On November 12, 2020, the Daily Business Review quoted Michael Joblove regarding mobile-app accessibility lawsuits.
According to the article, COVID-19 has put consumers off going to restaurants and retailers. Instead, consumers are now relying more on their devices to access services, which could mean more lawsuits under the Americans with Disabilities Act over the accessibility of mobile apps and websites.
Joblove said he's seen plenty of lawsuits from attorneys he felt were out to make some quick money more than anything else. That's because it's cheaper for defendants to swiftly settle an ADA case than to litigate it. "If they find a violation, they can play 'gotcha.' And even if there is no violation, they can employ economic leverage to foster a settlement, even if it's $10,000 a pop, to make a quick buck," Joblove said. "It's a very good law, but if there's a problem, in fairness, I think there ought to be an opportunity to call it to the operators' attention and give them a chance to fix it.”
The article also mentions that the U.S. Court of Appeals for the Ninth Circuit has held that the ADA applies to apps—albeit while ruling on a motion to dismiss—as long as the website is providing services or goods the same way it does in a physical store.

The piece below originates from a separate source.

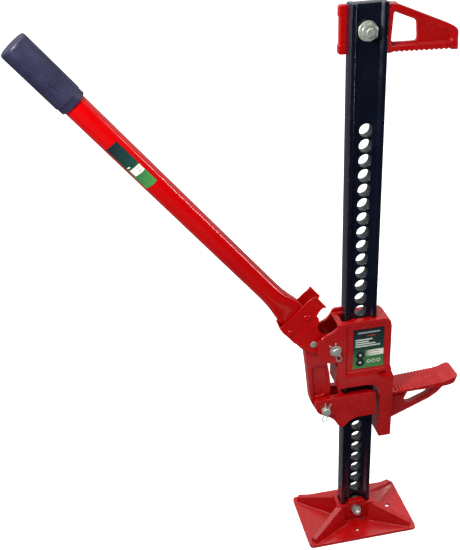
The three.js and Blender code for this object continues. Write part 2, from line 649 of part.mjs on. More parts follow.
function handleGroup() {
  const group = new THREE.Group();
  group.position.set(MAIN_PIN.x, 0, MAIN_PIN.z);
  group.rotation.y = HANDLE_TILT;
  group.add(mesh("handle_socket", handleSocket(), RED));
  group.add(mesh("handle_tube", handleTube(), RED));
  group.add(mesh("handle_grip", handleGrip(), GRIP_PLASTIC));
  RIVETS.forEach(([x, z], i) => group.add(mesh(`socket_rivet_${i + 1}`, rivet(x, z), RED)));
  group.add(mesh("pitman_pivot_pin", pivotPin(TOP_PIVOT), ZINC));
  return group;
}

const jack = new THREE.Group();
jack.add(frameGroup(), upperGroup(), lowerGroup(), handleGroup());

export default jack;
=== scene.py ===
"""Looks for the farm jack: red enamelled castings on a blue-black holed bar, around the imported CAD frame."""
import json
import math

import bmesh
import bpy
from mathutils import Matrix, Vector


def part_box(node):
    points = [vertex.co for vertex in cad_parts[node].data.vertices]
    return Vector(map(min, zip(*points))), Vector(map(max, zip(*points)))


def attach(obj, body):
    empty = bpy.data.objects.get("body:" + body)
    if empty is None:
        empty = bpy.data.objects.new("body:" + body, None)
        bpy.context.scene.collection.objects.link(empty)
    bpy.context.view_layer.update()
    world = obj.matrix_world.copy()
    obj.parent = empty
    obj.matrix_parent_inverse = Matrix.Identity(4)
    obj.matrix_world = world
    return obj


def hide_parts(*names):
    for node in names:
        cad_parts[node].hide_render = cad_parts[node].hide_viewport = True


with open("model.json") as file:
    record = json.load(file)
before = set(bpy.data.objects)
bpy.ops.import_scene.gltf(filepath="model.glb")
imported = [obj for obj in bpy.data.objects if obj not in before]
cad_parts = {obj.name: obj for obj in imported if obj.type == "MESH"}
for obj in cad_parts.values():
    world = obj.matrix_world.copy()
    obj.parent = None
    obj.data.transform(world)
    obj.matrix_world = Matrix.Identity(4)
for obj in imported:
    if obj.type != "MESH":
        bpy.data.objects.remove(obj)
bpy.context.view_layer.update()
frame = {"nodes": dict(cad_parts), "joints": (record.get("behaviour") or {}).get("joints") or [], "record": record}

MM = 0.001
RECORD = frame["record"]
BODY_OF = {n: body for body, nodes in RECORD["behaviour"]["bodies"].items() for n in nodes}
SLOT_OF = {entry["node"]: entry["material_slot"] for entry in RECORD["subparts"]}
JOINT_AT = {j["name"]: Vector(j["pos_m"]) for j in frame["joints"] if "pos_m" in j}

# The camera, in metres and degrees.
CAMERA_AT = (-0.358013, -1.004434, 1.040866)
CAMERA_TURN = -9.7515
CAMERA_TILT = -28.3529
CAMERA_ROLL = -3.0114
LENS = 55.022
SENSOR = 36.0
SHIFT = (-0.00287, -0.00408)

# The handle's own frame has its origin on the main pin and its Z along the tube, whose axis and radius are
# in millimetres.
HANDLE_TILT = math.radians(-38.25)
HANDLE = Matrix.Translation(JOINT_AT["handle_pivot"]) @ Matrix.Rotation(HANDLE_TILT, 4, "Y")
TUBE_X = -8.9
TUBE_R = 15.5


# Node materials.

def material(name, **sockets):
    """A new Principled material, its tree and its shader, with constant sockets set."""
    made = bpy.data.materials.new(name)
    made.use_nodes = True
    shader = made.node_tree.nodes["Principled BSDF"]
    for key, value in sockets.items():
        shader.inputs[key.replace("_", " ")].default_value = value
    return made, made.node_tree, shader


def node(tree, kind, links=(), **settings):
    """A new node: settings are its properties or input values, links are (input, output socket) pairs."""
    made = tree.nodes.new(kind)
    for key, value in settings.items():
        if hasattr(made, key):
            setattr(made, key, value)
        else:
            made.inputs[key.replace("_", " ")].default_value = value
    for socket, source in links:
        tree.links.new(source, made.inputs[socket])
    return made


def place(tree):
    return node(tree, "ShaderNodeTexCoord").outputs["Object"]


def noise(tree, scale, detail=4.0, roughness=0.55, at=None):
    made = node(tree, "ShaderNodeTexNoise", [("Vector", at or place(tree))], Scale=scale, Detail=detail)
    made.inputs["Roughness"].default_value = roughness
    return made.outputs["Fac"]


def span(tree, value, low, high, to_low, to_high):
    """value, from low..high to to_low..to_high, clamped."""
    made = node(tree, "ShaderNodeMapRange", [("Value", value)])
    for socket, number in (("From Min", low), ("From Max", high), ("To Min", to_low), ("To Max", to_high)):
        made.inputs[socket].default_value = number
    return made.outputs["Result"]


def maths(tree, operation, first, second):
    made = node(tree, "ShaderNodeMath", operation=operation)
    for socket, value in zip(made.inputs, (first, second)):
        if isinstance(value, (int, float)):
            socket.default_value = value
        else:
            tree.links.new(value, socket)
    return made.outputs["Value"]


def blend_colour(tree, share, first, second, mode="MIX"):
    made = node(tree, "ShaderNodeMix", data_type="RGBA", blend_type=mode, clamp_result=True)
    for socket, value in ((made.inputs[0], share), (made.inputs[6], first), (made.inputs[7], second)):
        if isinstance(value, (int, float, tuple)):
            socket.default_value = value
        else:
            tree.links.new(value, socket)
    return made.outputs[2]


def bump(tree, shader, *layers):
    """Bump from (height, strength, distance) layers, coarse ones first."""
    normal = None
    for height, strength, distance in layers:
        made = node(tree, "ShaderNodeBump", [("Height", height)], Strength=strength, Distance=distance)
        if normal is not None:
            tree.links.new(normal, made.inputs["Normal"])
        normal = made.outputs["Normal"]
    tree.links.new(normal, shader.inputs["Normal"])
    return normal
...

But Joblove questions the case law in certain situations, stating there needs to be more clarity over what to do about ghost kitchens that do not have a physical location and only handle deliveries. Amazon also falls through the cracks, as it has no physical presence in many states.
"The question is, what happens if you're a brand that is predominantly restaurant-sourced, and now the customer's ordering off the app, and it's unclear to the customer whether the order is coming from a ghost kitchen or from a nearby restaurant? How does case law evolve to adapt to that?" Joblove said.